The report is recommending the freezing of employment in the counties with those yet to employ ward and village administrators to be persuaded to stop the plans and make use of existing national government structures.

“County governments may be persuaded to take advantage of services of chiefs and sub-chiefs instead of recruiting what would be a large number of village administrators,” it says.

The report is further proposing that creation of more state departments within ministries should also be avoided and advises that in future each ministry should only be run by one Principal Secretary.

“In future, with due consideration of the factors of rational and efficient grouping of functions, enabling accountable reporting,  workload and span of control, with exception of the Executive Office of the President, ministries should constitute one state department and therefore under the administration of one Principal Secretary,” says the report.

There are currently 19 ministries down from 42 in the last Grand Coalition Government. However, most departments and staff have been retained. 

But coming up with the report, which is expected to be launched soon, has not been without problems with some counties and even national government officials reportedly resisting the programme.

But even though the report is yet to be made public, workers’ unions have indicated they will reject some of the recommendations. The Secretary-General of the Union of Kenya Civil Servants Tom Odege says as far as he is concerned the objective of the process is to ensure that workers are equipped with the right skills and enhanced capacity for their roles. 

“If their intention was to cause joblessness in the name of rationalisation then they will face serious resistance and we will not be party to it,” says Mr Odege. 

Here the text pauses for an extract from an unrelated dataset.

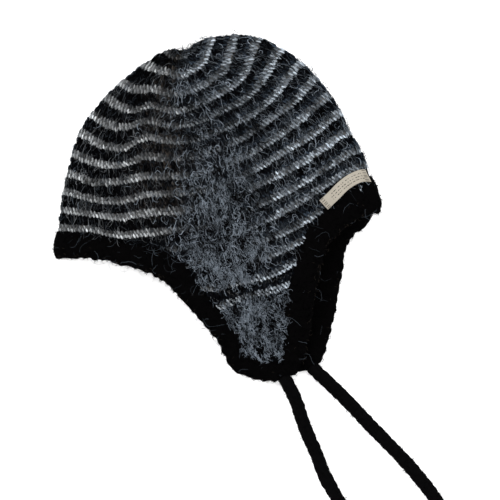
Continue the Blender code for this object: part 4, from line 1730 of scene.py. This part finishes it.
@dataclass
class Tape:
    """The small woven tape sewn on where the crown meets the edging, left plain of words."""

    form: HatForm
    route: Array = field(default_factory=lambda: MM * np.array([
        (85.0, 1.4), (92.6, 8.6), (99.7, 15.8), (106.6, 21.0), (114.0, 24.4), (120.6, 24.8),
    ]))
    width: float = 9.8 * MM
    slant: float = 2.4 * MM
    thickness: float = 0.7 * MM
    over_band: float = 4.9 * MM
    over_knit: float = 2.8 * MM
    curl: float = 0.5 * MM
    columns: int = 60
    rows: int = 16
    sewn: int = 6
    thread: float = 0.22 * MM

    def surface(self) -> Surface:
        """A strip along the rim line: u runs along the tape, v across it from edging to knit.

        Its height is the rim's plus a lift that falls from edging to knit, with curled long
        edges; past the start of the front fold it drops by a circle's arc.

        Returns:
            The strip, mapped by u and v.
        """
        form = self.form
        middle = even_line(self.route, self.columns)
        ahead = unit(np.gradient(middle, axis=0))
        inward = np.column_stack([-ahead[:, 1], ahead[:, 0]])
        across = np.linspace(-1, 1, self.rows)[:, None, None]
        slant = ahead * (np.linspace(-0.2, 1, self.columns)[:, None] ** 3 * self.slant)
        place = middle[None] + across * (inward * self.width / 2 - slant)[None]
        v = (across[..., 0] + 1) / 2
        rim = form.upper_height(place[..., 0], np.maximum(place[..., 1], form.root_y))
        lift = self.over_band + (self.over_knit - self.over_band) * v
        wave = np.cos(np.linspace(0, 9, self.columns))[None]
        curl = self.curl * np.abs(across[..., 0]) ** 4 * wave
        round_fold = form.band / 2 + form.band_fold + self.over_band
        past = np.clip(place[..., 0] - form.edge[-1, 0] + form.band_fold, 0, round_fold)
        height = rim + lift + curl - (round_fold - np.sqrt(round_fold**2 - past**2))
        u = np.linspace(0, 1, self.columns)[None] + 0 * v
        corners = np.stack([u, v + 0 * u], axis=-1).reshape(-1, 2)
        faces = grid_faces(self.rows, self.columns)
        places = np.dstack([place, height]).reshape(-1, 3)
        return Surface(places, faces, None, corners[faces].reshape(-1, 2))

    def sewing(self) -> Surface:
        """Small dark stitches over both ends of the tape: low arches from near to past far.

        Returns:
            The stitches as one surface.
        """
        sheet = self.surface().places.reshape(self.rows, self.columns, 3)
        rows = np.linspace(1, self.rows - 2, self.sewn).astype(int)
        t = np.array([-0.5, 0.1, 0.5, 0.9, 1.3])[None, :, None]
        arch = np.array([-0.8, 0.45, 0.65, 0.45, -0.8])[None, :, None]
        arches = []
        for column, step in ((1, 4), (self.columns - 2, -4)):
            near, far = sheet[rows, column], sheet[rows, column + step]
            arches.append(near[:, None] + (far - near)[:, None] * t + np.array(UP) * MM * arch)
        paths = np.concatenate(arches)
        count = len(paths)
        thick = np.full((count, 3), self.thread)
        tints = np.tile(Yarn.BROWN.rgb * 0.8, (count, 1))
        return strands(paths, np.tile(UP, (count, 1)), thick, 5, tints)

    def build(self) -> None:
        """Make the tape and its sewing."""
        item = self.surface().put("label_tape", TapeFinish().material(), "woven_tape")
        solid = item.modifiers.new("thickness", "SOLIDIFY")
        solid.thickness = self.thickness
        solid.offset = 0.0
        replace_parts(item, "label")
        thread = WoolFinish("sewing_thread", contrast=0.2).material()
        self.sewing().put("label_sewing", thread, "woven_tape")


@dataclass
class Studio:
    """The floor, the light and the camera."""

    centre: tuple[float, float] = (26.4 * MM, -34.4 * MM)
    view_width: float = 400.0 * MM
    distance: float = 6.0
    sensor: float = 36.0
    floor_half: float = 3.0
    floor_drop: float = 0.2 * MM
    sky: float = 0.95

    def build(self) -> None:
        """Make the camera, the floor and the lights."""
        self.camera()
        self.floor()
        self.light("key", (-0.7, 0.9, 1.9), 1.5, 30.0)
        self.light("fill", (1.2, -0.6, 1.8), 1.8, 13.0)
        world = bpy.data.worlds.new("studio")
        world.use_nodes = True
        background = world.node_tree.nodes["Background"]
        background.inputs["Color"].default_value = (1.0, 1.0, 1.0, 1.0)
        background.inputs["Strength"].default_value = self.sky
        bpy.context.scene.world = world
        bpy.context.scene.view_settings.view_transform = "Standard"

    def camera(self) -> None:
        """A long lens straight above the hat, as wide at the floor as the view."""
        data = bpy.data.cameras.new("camera")
        data.sensor_width = self.sensor
        data.lens = self.sensor * self.distance / self.view_width
        item = bpy.data.objects.new("camera", data)
        item.location = (*self.centre, self.distance)
        bpy.context.scene.collection.objects.link(item)
        bpy.context.scene.camera = item

    def floor(self) -> None:
        """A wide level sheet just under the hat."""
        side = np.linspace(-self.floor_half, self.floor_half, 3)
        x, y = np.meshgrid(side, side)
        places = np.column_stack([x.ravel(), y.ravel(), np.full(x.size, -self.floor_drop)])
        mesh = bpy.data.meshes.new("floor")
        mesh.from_pydata(places.tolist(), [], grid_faces(3, 3).tolist())
        mesh.materials.append(FloorFinish().material())
        item = bpy.data.objects.new("floor", mesh)
        bpy.context.scene.collection.objects.link(item)

    def light(self, name: str, place: tuple[float, float, float], size: float, power: float) -> None:
        """A square soft light that faces the hat.

        Args:
            name: The light's name.
            place: Where it stands.
            size: Side of the square.
            power: Its power in watts.
        """
        data = bpy.data.lights.new(name, "AREA")
        data.size = size
        data.energy = power
        item = bpy.data.objects.new(name, data)
        item.location = place
        away = Vector(place) - Vector((*self.centre, 0.0))
        item.rotation_euler = away.to_track_quat("Z", "Y").to_euler()
        bpy.context.scene.collection.objects.link(item)


# Points listed along each cord, from the edging to the knot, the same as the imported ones
TIE_TOP_ROUTE = (
    (0.0550, -0.1382, 0.0132), (0.0572, -0.1426, 0.0124), (0.0612, -0.1505, 0.0104),
    (0.0646, -0.1590, 0.0080), (0.0674, -0.1680, 0.0062), (0.0704, -0.1765, 0.0055),
    (0.0740, -0.1850, 0.0054), (0.0798, -0.1985, 0.0054), (0.0860, -0.2145, 0.0054),
    (0.0948, -0.2305, 0.0054), (0.1050, -0.2465, 0.0054), (0.1170, -0.2615, 0.0054),
    (0.1310, -0.2745, 0.0054), (0.1465, -0.2845, 0.0054),
)
TIE_UNDER_ROUTE = (
    (0.0777, -0.1296, 0.0054), (0.0832, -0.1349, 0.0054), (0.0912, -0.1424, 0.0054),
    (0.0994, -0.1504, 0.0054), (0.1072, -0.1584, 0.0054), (0.1148, -0.1664, 0.0054),
    (0.1222, -0.1744, 0.0054), (0.1302, -0.1824, 0.0054), (0.1380, -0.1904, 0.0054),
    (0.1458, -0.1984, 0.0054), (0.1532, -0.2064, 0.0054), (0.1600, -0.2144, 0.0054),
    (0.1666, -0.2224, 0.0054), (0.1730, -0.2310, 0.0054), (0.1830, -0.2460, 0.0054),
    (0.1915, -0.2615, 0.0054),
)
TIE_TOP_LENGTH = 0.1773
TIE_UNDER_LENGTH = 0.1750


def main() -> None:
    """Build the camera and the cords, then the edging, the knit and the tape."""
    logging.basicConfig(level=logging.INFO, format="%(name)s: %(message)s")
    form = HatForm()
    Studio().build()
    Tie(Layer.TOP, TIE_TOP_ROUTE, TIE_TOP_LENGTH).build()
    Tie(Layer.UNDER, TIE_UNDER_ROUTE, TIE_UNDER_LENGTH).build()
    Edging(form).build()
    Crown(Knitting(form, StripedYarn())).build()
    Tape(form).build()


if __name__ == "__main__":
    main()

He explains the union’s expectation last year was that the programme would address salary inequalities in the services and enhance work environment instead of engaging in negative energy aimed at increasing national poverty.

The Trade Union Congress of Kenya (TUC-K) Secretary-General Wilson Sossion also says he has yet to read the draft report but warns the government should not expect cooperation if the rationalisation programme turns against the workers.

“If the intention was to cause harm to the workers then we will not allow it. But for now we are yet to see the report and we can’t say much,” says Mr Sossion.

But TUC-K Executive Director Njeru Kanyamba thinks it is still too early to go into a panic over loss of jobs as the report was still in its nascent stage.

Kisii Governor James Ongwae, who is a member of the committee that came up with the report, says the intention of the county governments is not to cause joblessness.

“The said report is in the formative stages. But if someone is doing it with the intention of retrenching people and causing hopelessness, then we will abandon it. We were looking at it in terms of creating opportunities, deploying and retraining staff not sacking people,” says Mr Ongwae.